An important feature of Smart Saver is the ability to access any amount of your cash, without penalty, while still seeking a high yield. While there are CDs with higher yields than the expected yield of Smart Saver, they usually come with terms that far exceed the amount of time we would suggest leaving cash unused. Most high-yield CD terms are only advisable for those customers who are extremely averse to taking on any level of risk over a period of time.
A less extreme example than CDs are money market accounts and some savings accounts that restrict the number of transactions you can make in or out of the account. If you plan to use your unused cash in a variety of ways, then a restrictive number of transactions in and out of the account may pose a challenge to you. Similar to CDs, making more than the allotted number of transactions can lead to penalties.
Since Smart Saver pursues its yield by investing your money in ultra low-risk funds, access to withdrawals is not limited to a certain number of transactions. Rather, the main limitation is the amount of time it takes to process a withdrawal. In the case of moving your unused cash into goal-oriented investments, this process simply requires trading into the proper allocation, which can happen within the same day. To withdraw money for cash spending, it takes approximately 4-5 days to sell out of the funds and electronically move your money to a linked transaction account.
Smart Saver is one of many available cash savings solutions. Know the tradeoffs.

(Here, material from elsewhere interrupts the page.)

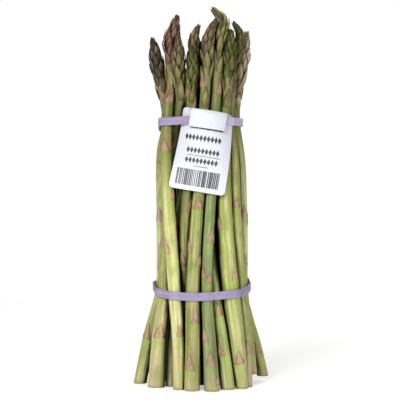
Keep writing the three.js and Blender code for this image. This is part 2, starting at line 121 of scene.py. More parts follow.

In this paper, we outlined the importance of evaluating cash savings solutions based on their ability to protect the principal balance, generate as much yield as possible, and help you retain access to your money. As you consider Smart Saver and other products, you can review the acceptable reasons Betterment customers might use Smart Saver, as well as how we developed Smart Saver’s underlying portfolio. As with any financial product, we encourage you to explore the tradeoffs of Smart Saver, ask us questions, and decide whether it’s the right solution for you.